-- start Data segment --

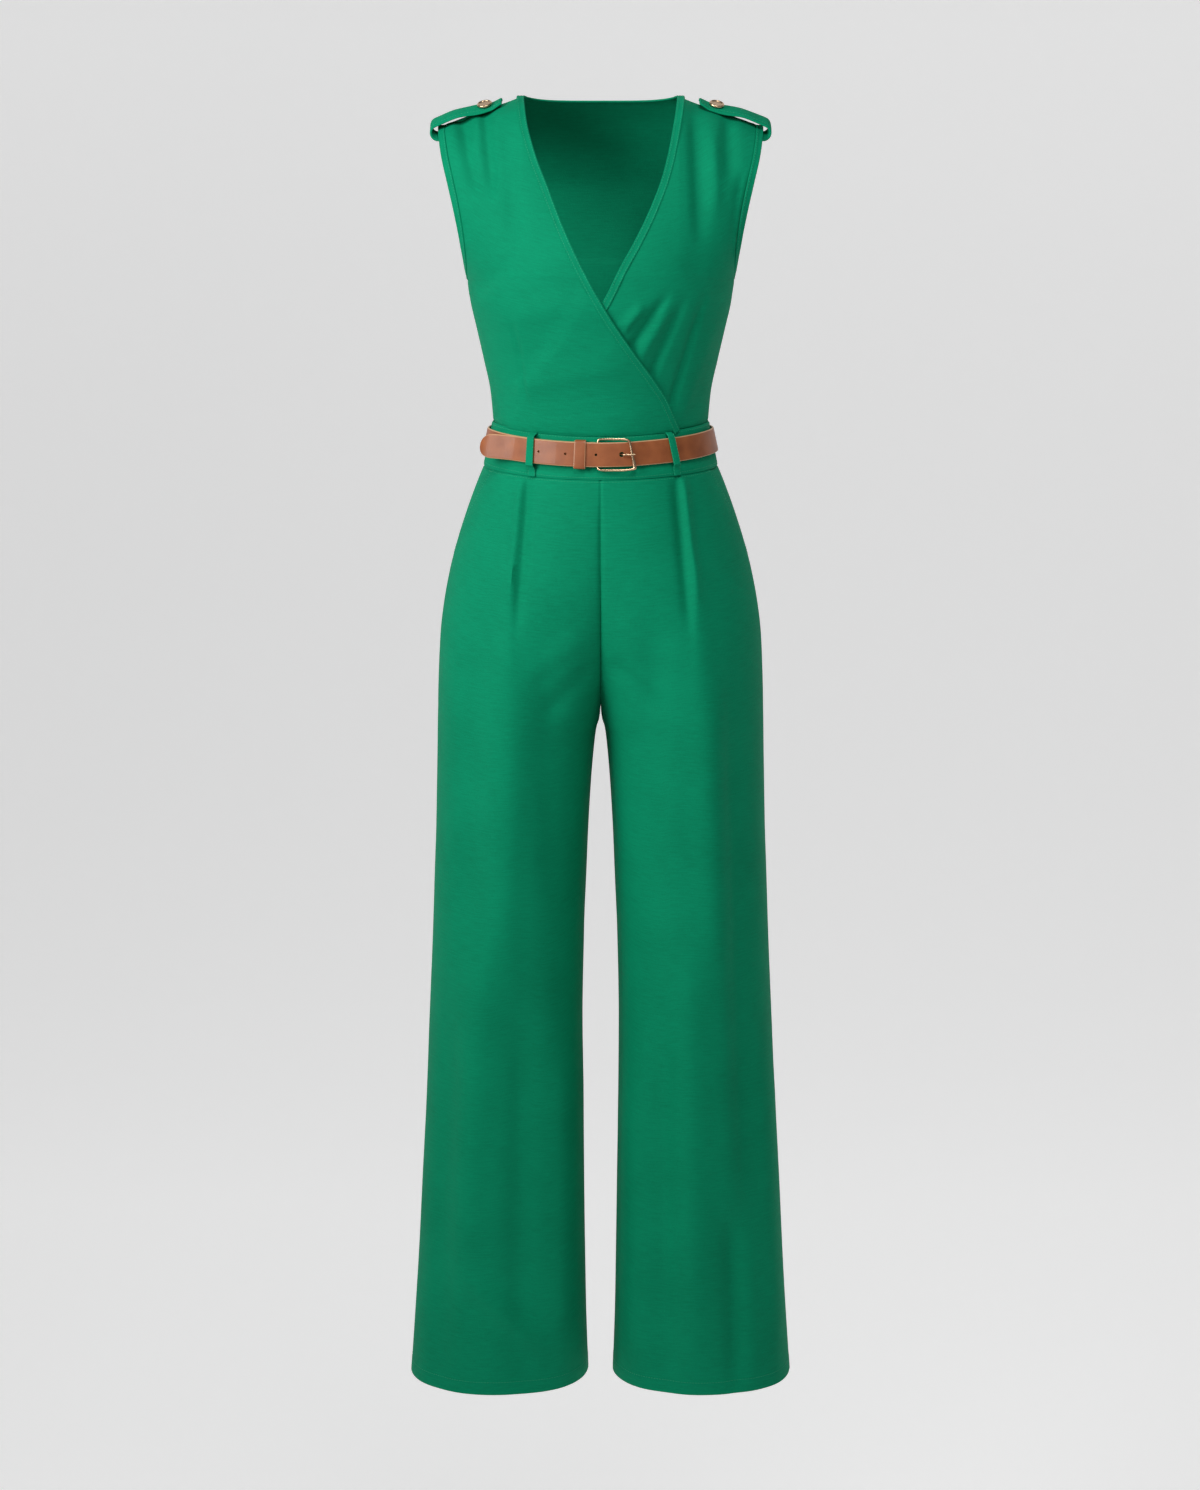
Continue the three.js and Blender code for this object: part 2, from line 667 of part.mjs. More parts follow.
// Round rod along a line of points, closed into a ring or capped at both ends.
function rod(points, radius, ring) {
  const sides = 10;
  const count = points.length;
  const rows = points.map((point, i) => {
    const before = points[ring ? (i + count - 1) % count : Math.max(0, i - 1)];
    const after = points[ring ? (i + 1) % count : Math.min(count - 1, i + 1)];
    const along = after.clone().sub(before).normalize();
    const out = new THREE.Vector3(0, -1, 0.02);
    const across = new THREE.Vector3().crossVectors(along, out).normalize();
    const up = new THREE.Vector3().crossVectors(across, along).normalize();
    const row = [];
    for (let k = 0; k < sides; k += 1) {
      const turn = (2 * PI * k) / sides;
      row.push(point.clone().addScaledVector(across, radius[0] * Math.cos(turn)).addScaledVector(up, radius[1] * Math.sin(turn)));
    }
    return row;
  });
  const vertices = rows.flat();
  const faces = [];
  const spans = ring ? count : count - 1;
  for (let r = 0; r < spans; r += 1) {
    for (let k = 0; k < sides; k += 1) {
      const a = r * sides + k;
      const b = r * sides + ((k + 1) % sides);
      const c = ((r + 1) % count) * sides + ((k + 1) % sides);
      const d = ((r + 1) % count) * sides + k;
      faces.push(a, b, c, a, c, d);
    }
  }
  if (!ring) {
    for (const [row, flip] of [[0, true], [count - 1, false]]) {
      const centre = vertices.length;
      vertices.push(points[row].clone());
      for (let k = 0; k < sides; k += 1) {
        const a = row * sides + k;
        const b = row * sides + ((k + 1) % sides);
        faces.push(...(flip ? [b, a, centre] : [a, b, centre]));
      }
    }
  }
  return body(vertices, faces);
}

// Place on the belt line from across position, height off the belt centre and layer.
function onBelt(x, up, layer) {
  return shift(beltPlace(beltTurn(x), up), layer);
}

function buckleFrame() {
  const top = 15.2;
  const line = [];
  const corners = [
    [HINGE_X, -top + 3, 3.1], [HINGE_X, -5, 3.1], [HINGE_X, 5, 3.1], [HINGE_X, top - 3, 3.1],
    [HINGE_X + 1.2, top + 0.6, 3.6], [4, top + 1.4, 4.6], [14, top + 1.4, 6.2], [24, top + 1.2, 7.8],
    [BAR_X - 2, top - 0.4, 8.2], [BAR_X - 0.5, top - 4, 8.2], [BAR_X + 1, 0, 8.2], [BAR_X + 2.7, -top + 4, 8.2],
    [BAR_X + 2, -top - 0.2, 8.2], [24, -top - 1.4, 7.8], [14, -top - 1.4, 6.2], [4, -top - 1.4, 4.6],
    [HINGE_X + 1.2, -top - 0.6, 3.6],
  ];
  for (const [x, up, layer] of corners) line.push(onBelt(x, up, layer));
  return rod(line, [1.25, 1.25], true);
}

function buckleProng() {
  const line = [
    [0.4, 2.9], [9, 2.9], [16, 2.9], [19.5, 3.4], [21.6, 5.2], [23.2, 8.2], [25.4, 10], [29, 10.6], [35, 11],
  ];
  return rod(line.map(([x, layer]) => onBelt(x, 0, layer)), [1, 0.9], false);
}

function beltKeeper() {
  const outer = [];
  const inner = [];
  for (const x of [-27.5, -16]) {
    const loopOut = [];
    const loopIn = [];
    const tall = 15.3;
    const shape = [
      [-tall, 1.6], [-tall, 4.5], [-tall, 7.6], [-6, 8.0], [6, 8.0], [tall, 7.6], [tall, 4.5], [tall, 1.6], [6, 1.5], [-6, 1.5],
    ];
    for (const [up, layer] of shape) {
      loopIn.push(onBelt(x, up * 0.92, layer));
      const outLayer = layer > 7 ? layer + 1.2 : layer < 2 ? layer - 1.15 : layer;
      loopOut.push(onBelt(x, up, outLayer));
    }
    outer.push(loopOut);
    inner.push(loopIn);
  }
  return wall(outer, inner, true);
}

// Epaulette: a two-layer strip along the shoulder that arches off it and curls down.
function shoulderPlace(x, y) {
  const side = y < 0 ? -1 : 1;
  let low = 0.85;
  let high = 1;
  for (let i = 0; i < 30; i += 1) {
    const level = (low + high) / 2;
    const half = read(BODICE, "level", "half", level);
    const point = bodicePoint(side, Math.min(1, x / half), level);
    if (Math.abs(point.y) > Math.abs(y)) low = level;
    else high = level;
  }
  return new THREE.Vector3(x, y, bodicePoint(side, Math.min(1, x / 171), low).z);
}

// bow is how far its middle stands off the shoulder at the outer end, where it curls.
const STRAP = {
  inner: 107, held: 178.5, centre: -3, halfWidth: 15.5, thick: 2.4, clear: 1.0,
  bow: 15, radius: 10, bend: 2.08, upturn: 3,
};

function strapPoint(x, across, lift) {
  const held = Math.min(x, STRAP.held);
  const known = Math.min(held, 169);
  const y = STRAP.centre + across;
  const ground = shoulderPlace(known, y).z - SHOULDER_SLOPE * (held - known);
  const edge = (across / STRAP.halfWidth) ** 2;
  const bow = STRAP.bow * Math.sin((PI / 2) * (held - STRAP.inner) / (STRAP.held - STRAP.inner));
  const raised = bow * (1 - edge * (1 - smooth((held - 124) / 34)));
  const upturn = STRAP.upturn * smooth((STRAP.inner + 12 - x) / 12);
  const slope = Math.atan(SHOULDER_SLOPE);
  const bend = slope + Math.min(Math.max(0, x - held) / STRAP.radius, STRAP.bend);
  const point = new THREE.Vector3(held, y, ground + STRAP.clear + raised + upturn);
  point.x += STRAP.radius * (Math.sin(bend) - Math.sin(slope));
  point.z -= STRAP.radius * (Math.cos(slope) - Math.cos(bend));
  return point.add(new THREE.Vector3(Math.sin(bend) * lift, 0, Math.cos(bend) * lift));
}

function epaulette(sign) {
  const outer = [];
  const inner = [];
  const steps = [0, 3, 8, 14, 22, 32, 42, 52, 62, 71.5, 75, 78.5, 82, 85.5, 89, 92.3];
  const run = steps.map((step) => STRAP.inner + step);
  run.forEach((x) => {
    const outerRow = [];
    const innerRow = [];
    for (let c = 0; c <= 6; c += 1) {
      const across = STRAP.halfWidth * (c / 3 - 1);
      const high = strapPoint(x, across, STRAP.thick);
      const low = strapPoint(x, across, 0);
      high.x *= sign;
      low.x *= sign;
      outerRow.push(high);
      innerRow.push(low);
    }
    outer.push(outerRow);
    inner.push(innerRow);
  });
  return wall(outer, inner);
}

// Button with a raised rim and a shallow dish, standing on the strap.
const BUTTON = { x: 125, across: -6, radius: 8.3, tall: 2.6 };

function epauletteButton(sign) {
  const profile = [
    [0, 0], [6.6, 0], [8.1, 0.5], [8.3, 1.3], [7.9, 2.3], [7.1, 2.6], [6.3, 2.3], [5.6, 1.7], [0, 1.5],
  ].map(([r, h]) => new THREE.Vector2(r, h));
  const sides = 24;
  const points = [];
  const faces = [];
  profile.slice(1, -1).forEach((place) => {
    for (let k = 0; k < sides; k += 1) {
      const turn = (2 * PI * k) / sides;
      points.push(new THREE.Vector3(place.x * Math.cos(turn), place.x * Math.sin(turn), place.y));
    }
  });
  const rows = profile.length - 2;
  for (let r = 0; r < rows - 1; r += 1) {
    for (let k = 0; k < sides; k += 1) {
      const next = (k + 1) % sides;
      faces.push(r * sides + k, r * sides + next, (r + 1) * sides + next);
      faces.push(r * sides + k, (r + 1) * sides + next, (r + 1) * sides + k);
    }
  }
  const foot = points.length;
  points.push(new THREE.Vector3(0, 0, profile[0].y), new THREE.Vector3(0, 0, profile[profile.length - 1].y));
  for (let k = 0; k < sides; k += 1) {
    const next = (k + 1) % sides;
    faces.push(next, k, foot, (rows - 1) * sides + k, (rows - 1) * sides + next, foot + 1);
  }
  const geometry = body(points, faces);
  const base = strapPoint(BUTTON.x, BUTTON.across, STRAP.thick + 0.9);
  const near = (dx, dy) => strapPoint(BUTTON.x + dx, BUTTON.across + dy, STRAP.thick);
  const ahead = near(4, 0).sub(near(-4, 0));
  const aside = near(0, 4).sub(near(0, -4));
  const up = new THREE.Vector3().crossVectors(ahead, aside).normalize();
  if (up.z < 0) up.negate();
  up.x *= sign;
  geometry.applyQuaternion(new THREE.Quaternion().setFromUnitVectors(new THREE.Vector3(0, 0, 1), up));
  geometry.translate(base.x * sign, base.y, base.z);
  return geometry;
}

// Assembly
const group = new THREE.Group();
group.name = "jumpsuit";

function add(name, geometry, color, roughness, metalness) {
  const material = new THREE.MeshStandardMaterial({ color, roughness, metalness, side: THREE.DoubleSide });
  material.name = `${name}_material`;
  const mesh = new THREE.Mesh(geometry, material);
  mesh.name = name;
  group.add(mesh);
}

const cloth = (name, geometry) => add(name, geometry, 0x0b8a62, 0.85, 0);
const leather = (name, geometry) => add(name, geometry, 0x9b5433, 0.6, 0);
const metal = (name, geometry) => add(name, geometry, 0xd8b98c, 0.3, 0.9);

const FREE = BINDING_WIDTH + 0.45;
cloth("bodice_back", backPanel());
cloth("bodice_front_right", wrapPanel(1, OVER_EDGE, null, FREE, 15, CLOTH, 0));
cloth("bodice_front_left", wrapPanel(-1, UNDER_EDGE, null, FREE, 15, CLOTH, 0));
cloth("neck_binding_right", wrapPanel(1, OVER_EDGE, BINDING_WIDTH, 0, 2, BAND, 0.3));
cloth("neck_binding_left", wrapPanel(-1, UNDER_EDGE, BINDING_WIDTH, 0, 2, BAND, 0.3));
cloth("neck_binding_back", backNeckBinding());
for (const [word, sign] of [["right", -1], ["left", 1]]) {
  cloth(`armhole_binding_${word}`, armholeBinding(sign));
  cloth(`epaulette_${word}`, epaulette(sign));
  metal(`epaulette_button_${word}`, epauletteButton(sign));
  cloth(`trouser_front_${word}`, trouserPanel(sign, -1));
  cloth(`trouser_back_${word}`, trouserPanel(sign, 1));
  cloth(`pocket_facing_${word}`, pocketFacing(sign));
}
cloth("waistband_front", waistband(-1));
cloth("waistband_back", waistband(1));
cloth("belt_loop_front_right", beltLoop(beltTurn(-73), 7.5, 4));
cloth("belt_loop_front_left", beltLoop(beltTurn(78), 4.7, 5));
cloth("belt_loop_back_right", beltLoop(PI - beltTurn(-70), 4.7, 0));
cloth("belt_loop_back_left", beltLoop(PI - beltTurn(70), 4.7, 0));
leather("belt_strap", beltGeometry());
leather("belt_keeper", beltKeeper());
metal("buckle_frame", buckleFrame());
metal("buckle_prong", buckleProng());

export default group;
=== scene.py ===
import math

import bpy
import numpy as np
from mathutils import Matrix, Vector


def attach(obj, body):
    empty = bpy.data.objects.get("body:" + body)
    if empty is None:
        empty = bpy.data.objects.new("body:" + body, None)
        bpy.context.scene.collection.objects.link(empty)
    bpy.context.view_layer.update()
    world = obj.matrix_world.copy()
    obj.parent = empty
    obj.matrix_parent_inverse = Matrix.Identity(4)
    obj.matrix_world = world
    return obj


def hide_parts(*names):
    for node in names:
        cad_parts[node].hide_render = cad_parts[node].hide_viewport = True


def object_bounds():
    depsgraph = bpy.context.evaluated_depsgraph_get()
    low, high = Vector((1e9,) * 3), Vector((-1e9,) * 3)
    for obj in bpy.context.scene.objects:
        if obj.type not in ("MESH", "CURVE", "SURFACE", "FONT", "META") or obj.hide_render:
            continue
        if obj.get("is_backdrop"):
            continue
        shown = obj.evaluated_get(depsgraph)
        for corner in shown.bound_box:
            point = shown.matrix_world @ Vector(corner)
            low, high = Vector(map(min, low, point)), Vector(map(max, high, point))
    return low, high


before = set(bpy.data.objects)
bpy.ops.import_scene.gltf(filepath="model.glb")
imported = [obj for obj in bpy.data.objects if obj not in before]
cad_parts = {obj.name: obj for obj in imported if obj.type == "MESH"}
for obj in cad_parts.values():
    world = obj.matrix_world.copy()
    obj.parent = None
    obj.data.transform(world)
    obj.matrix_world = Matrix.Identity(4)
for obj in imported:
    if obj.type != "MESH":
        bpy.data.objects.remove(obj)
cad_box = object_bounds()

# Camera, pale floor and soft studio light
# The camera stands 3.6 m in front at shoulder height and looks 11.3 degrees down.
# The floor runs up into a plain backdrop. A wide key lamp stands at the front left.
LENS_MM = 78.06
SENSOR_MM = 36.0
CAMERA_PLACE = (-0.0007, -3.6, 0.016)
CAMERA_PITCH = 11.3
FLOOR_Z = -2.30
BACKDROP_START = 3.0
BACKDROP_RADIUS = 2.5
BACKDROP_TOP = 9.0
BACKDROP_STEPS = 12
FLOOR_HALF = 12.0


def add_object(name, data):
    """New object in the scene at the origin."""
    added = bpy.data.objects.new(name, data)
    bpy.context.collection.objects.link(added)
    return added


camera_data = bpy.data.cameras.new("camera")
camera_data.lens = LENS_MM
camera_data.sensor_width = SENSOR_MM
camera_data.clip_start = 0.05
camera = add_object("camera", camera_data)
camera.location = CAMERA_PLACE
camera.rotation_euler = (math.radians(90 - CAMERA_PITCH), 0, 0)
bpy.context.scene.camera = camera

profile = [(-FLOOR_HALF, FLOOR_Z)]
for step in range(BACKDROP_STEPS + 1):
    turn = math.pi / 2 * step / BACKDROP_STEPS
    across = BACKDROP_START + BACKDROP_RADIUS * math.sin(turn)
    profile.append((across, FLOOR_Z + BACKDROP_RADIUS * (1 - math.cos(turn))))
profile.append((BACKDROP_START + BACKDROP_RADIUS, BACKDROP_TOP))
floor_points = [(x, y, z) for y, z in profile for x in (-FLOOR_HALF, FLOOR_HALF)]
floor_faces = [(2 * i, 2 * i + 1, 2 * i + 3, 2 * i + 2) for i in range(len(profile) - 1)]
floor_mesh = bpy.data.meshes.new("floor")
floor_mesh.from_pydata(floor_points, [], floor_faces)
floor_mesh.shade_smooth()
floor = add_object("floor", floor_mesh)
floor_material = bpy.data.materials.new("floor_paint")
floor_material.use_nodes = True
floor_shader = floor_material.node_tree.nodes["Principled BSDF"]
floor_shader.inputs["Base Color"].default_value = (0.80, 0.80, 0.80, 1)
floor_shader.inputs["Roughness"].default_value = 0.9
floor_shader.inputs["Specular IOR Level"].default_value = 0.1
floor_shader.inputs["Emission Color"].default_value = (1, 1, 1, 1)
floor_shader.inputs["Emission Strength"].default_value = 0.445
floor_mesh.materials.append(floor_material)
floor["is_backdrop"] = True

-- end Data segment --

Starting at the line that contains "if obj.type not", repeat each line exactly, and stop after the line that contains "return added".

        if obj.type not in ("MESH", "CURVE", "SURFACE", "FONT", "META") or obj.hide_render:
            continue
        if obj.get("is_backdrop"):
            continue
        shown = obj.evaluated_get(depsgraph)
        for corner in shown.bound_box:
            point = shown.matrix_world @ Vector(corner)
            low, high = Vector(map(min, low, point)), Vector(map(max, high, point))
    return low, high


before = set(bpy.data.objects)
bpy.ops.import_scene.gltf(filepath="model.glb")
imported = [obj for obj in bpy.data.objects if obj not in before]
cad_parts = {obj.name: obj for obj in imported if obj.type == "MESH"}
for obj in cad_parts.values():
    world = obj.matrix_world.copy()
    obj.parent = None
    obj.data.transform(world)
    obj.matrix_world = Matrix.Identity(4)
for obj in imported:
    if obj.type != "MESH":
        bpy.data.objects.remove(obj)
cad_box = object_bounds()

# Camera, pale floor and soft studio light
# The camera stands 3.6 m in front at shoulder height and looks 11.3 degrees down.
# The floor runs up into a plain backdrop. A wide key lamp stands at the front left.
LENS_MM = 78.06
SENSOR_MM = 36.0
CAMERA_PLACE = (-0.0007, -3.6, 0.016)
CAMERA_PITCH = 11.3
FLOOR_Z = -2.30
BACKDROP_START = 3.0
BACKDROP_RADIUS = 2.5
BACKDROP_TOP = 9.0
BACKDROP_STEPS = 12
FLOOR_HALF = 12.0


def add_object(name, data):
    """New object in the scene at the origin."""
    added = bpy.data.objects.new(name, data)
    bpy.context.collection.objects.link(added)
    return added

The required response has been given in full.